No imagino trabajo mejor ni más agradecido para con quien lo realiza
Tras el desayuno, el trayecto al trabajo, que conlleva dejar a mi hijo de seis años en el colegio. Este es el momento en el que él suele inspirarse y hablarme del bonito paisaje que ve por la ventana del coche o de lo fuerte que es aquel burro que lleva el carro cargado hasta los topes o me pide que lo lleve por algún atajo, que siempre implica meternos por charcos y barro o ir sorteando las piedras y los socavones varios que pueblan las pistas de Nouakchott.

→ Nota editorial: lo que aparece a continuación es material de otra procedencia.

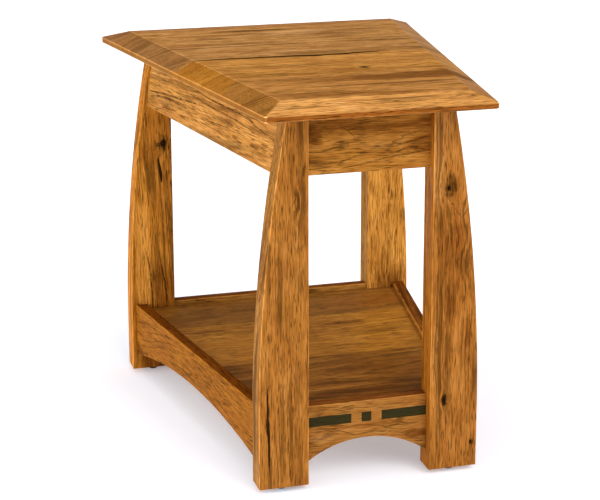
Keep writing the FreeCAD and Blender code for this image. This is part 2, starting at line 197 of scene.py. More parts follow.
# growth bands, which lighten and darken the wood, and the stain in ring lines and in pores strung along them
def addRings(tree, look, reach, grain):
    bands = addNode(tree, "TexNoise", {"W": reach, "Scale": 1 / look["bandWidth"], "Detail": 4.0,
                                       "Roughness": 0.6}, noise_dimensions="1D")
    ring = addNode(tree, "TexNoise", {"W": reach, "Scale": 1 / look["lineSpacing"], "Detail": 1.0,
                                      "Roughness": 0.4}, noise_dimensions="1D")
    ring = addNode(tree, "Math", {0: ring, 1: 0.5}, operation="SUBTRACT")
    ring = addNode(tree, "Math", {0: ring}, operation="ABSOLUTE")
    ringLine = addNode(tree, "MapRange", {"Value": ring, "From Min": 0.02, "From Max": 0.07,
                                          "To Min": look["lineStrength"], "To Max": 0.0})
    patch = addNode(tree, "MapRange", {"Value": grain["patch"], "From Min": 0.42, "From Max": 0.60,
                                       "To Min": 0.05, "To Max": 1.0})
    ringLine = addNode(tree, "Math", {0: ringLine, 1: patch}, operation="MULTIPLY")
    nearRing = addNode(tree, "MapRange", {"Value": ring, "From Min": 0.04, "From Max": 0.2,
                                          "To Min": 1.0, "To Max": 0.45})
    pores = addNode(tree, "MapRange", {"Value": grain["pore"], "From Min": 0.52, "From Max": 0.64,
                                       "To Min": 0.0, "To Max": look["poreStrength"]})
    pores = addNode(tree, "Math", {0: pores, 1: nearRing}, operation="MULTIPLY")
    ink = addNode(tree, "Math", {0: ringLine, 1: pores}, operation="MAXIMUM")
    tone = addNode(tree, "Math", {0: bands, 1: 0.5}, operation="SUBTRACT")
    tone = addNode(tree, "Math", {0: tone, 1: patch}, operation="MULTIPLY")
    tone = addNode(tree, "Math", {0: tone, 1: look["bandShare"]}, operation="MULTIPLY")
    return tone, ink


# A line follows a path along the grain, with a half width at each point. It wanders by wiggle, has soft
# sides, and goes depth into the board.
plainLine = {"wiggle": 2.0, "soft": 0.6, "openSoft": 0.35, "dark": 0.95, "depth": 12.0}
lineFade = 4.0     # how much deeper it fades out
lineEnd = 0.6      # how far the half width falls below nothing past the ends
levelRun = 0.1     # least rise of a path, so that a level one can be drawn


def addLine(tree, line, split, turn, rag):
    points = sorted(((turn @ Vector(p), w) for p, w in line["path"]), key=lambda pair: pair[0].x)
    start, end = points[0][0].x, points[-1][0].x
    low = min(p.y for p, w in points)
    high = max(max(p.y for p, w in points), low + levelRun)
    widest = max(w for p, w in points)
    share = addNode(tree, "MapRange", {"Value": split.outputs[0], "From Min": start, "From Max": end})
    curves = []
    for isWidth in (False, True):
        curveOut = addNode(tree, "FloatCurve", {"Value": share})
        knobs = curveOut.node.mapping.curves[0].points
        levels = [(w + lineEnd) / (widest + lineEnd) if isWidth else (p.y - low) / (high - low)
                  for p, w in points]
        knobs[0].location = (0, 0 if isWidth else levels[0])
        knobs[1].location = (1, 0 if isWidth else levels[-1])
        for (p, w), level in list(zip(points, levels))[1:-1]:
            knobs.new((p.x - start) / (end - start), level)
        curveOut.node.mapping.update()
        curves.append(curveOut)
    middle = addNode(tree, "Math", {0: curves[0], 1: high - low, 2: low - 0.5 * line["wiggle"]},
                     operation="MULTIPLY_ADD")
    middle = addNode(tree, "Math", {0: rag, 1: line["wiggle"], 2: middle}, operation="MULTIPLY_ADD")
    aside = addNode(tree, "Math", {0: split.outputs[1], 1: middle}, operation="SUBTRACT")
    aside = addNode(tree, "Math", {0: aside}, operation="ABSOLUTE")
    inside = addNode(tree, "Math", {0: curves[1], 1: widest + lineEnd, 2: -lineEnd}, operation="MULTIPLY_ADD")
    inside = addNode(tree, "Math", {0: inside, 1: aside}, operation="SUBTRACT")
    soft = line["openSoft" if line.get("open") else "soft"]
    gap = addNode(tree, "MapRange", {"Value": inside, "From Min": -soft, "From Max": soft,
                                     "To Min": 0.0, "To Max": line["dark"]})
    below = addNode(tree, "Math", {0: split.outputs[2], 1: points[0][0].z}, operation="SUBTRACT")
    below = addNode(tree, "Math", {0: below}, operation="ABSOLUTE")
    shallow = addNode(tree, "MapRange", {"Value": below, "From Min": line["depth"],
                                         "From Max": line["depth"] + lineFade, "To Min": 1.0, "To Max": 0.0})
    return addNode(tree, "Math", {0: gap, 1: shallow}, operation="MULTIPLY")


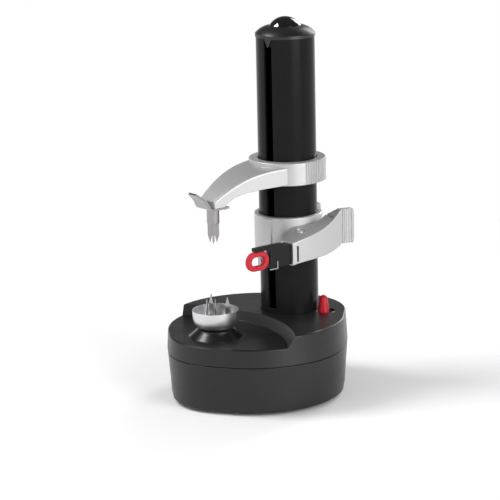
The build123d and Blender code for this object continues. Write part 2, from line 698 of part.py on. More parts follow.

Luego, el trabajo. Un trabajo que no es tal o al menos que se sale de sus tan manidas connotaciones negativas y, por tanto, ennoblece su definición tradicional. Normalmente, lo que yo hago aquí como trabajo es más que nada un disfrute. Porque permite soñar. Porque permite crear e innovar. Porque nos hace formar parte de un mundo en cambio, de una sociedad que progresa. Puede que no a los ritmos que se fijaron con los Objetivos de Desarrollo del Milenio o los indicadores marcados por sesudos profesionales del desarrollo, siempre acelerados, siempre cortoplacistas. Pero progresa y ello se ve, es palpable, hasta es medible. Y yo tengo la suerte de sentirme partícipe de ello.
Y por si lo anterior no fuera suficiente, debo añadir que tenemos un equipo fenomenal y es un gusto formar parte de él. Llego por la mañana y saludo a Vero, a Niouma, a Ethmane, a las matronas, a Amadou, a Khady S. y a Khady N., a Pascal, a Nina, a los logistas o a los guardas y ese ritual del saludo, esas primeras sonrisas y las muestras de cariño sincero que recibo todas las mañanas me hacen creer que somos capaces de todo, que nada podrá impedir que consigamos lo que deseamos, nuestro objetivo común, la misión por la que Médicos del Mundo nos mantiene aquí.
Después de ello vienen mis actividades cotidianas y, a fin de desterrar otro mito, no consisten en administrar medicamentos ni en suturar heridas. ¡Y menos mal que no son esas, porque que ni siquiera soy médico! Lo que yo hago es definir estrategias, establecer planificaciones, fijar prioridades, tomar decisiones —muchas, todo el tiempo, una tras otra, más y menos importantes— negociar con otras organizaciones o incluso con la propia, redactar informes, elaborar propuestas… Pero, por encima de todo, mi misión principal es mantener al equipo en tensión, con el ánimo alto, extraer de cada uno de sus miembros sus mejores capacidades y conseguir que sientan por lo que hacen la misma pasión que yo.
Sé que esta no es quizás la visión que se tiene desde España del trabajo en cooperación internacional, pero ese y no otro es mi día a día y puedo asegurar que es apasionante y que no imagino trabajo mejor ni más agradecido para con quien lo realiza.
Como comenzaba diciendo, ya no me encuentro allí, pero cuando me fui, aún estando triste por la partida, me fui feliz por lo conseguido. Porque sé que ha valido la pena. Muchas mujeres y sus bebés se han beneficiado de nuestras acciones y otras lo harán próximamente. Las mejoras que se han generado con nuestros proyectos quedarán, no se han consumido en sí mismas.
Es por ello por lo que decido que no me voy a oponer más y que me dejaré despertar sabiendo que siempre guardaré un recuerdo imborrable de este dulce sueño que he tenido la suerte de vivir.
Raúl Torres era coordinador de Médicos del Mundo en Mauritania.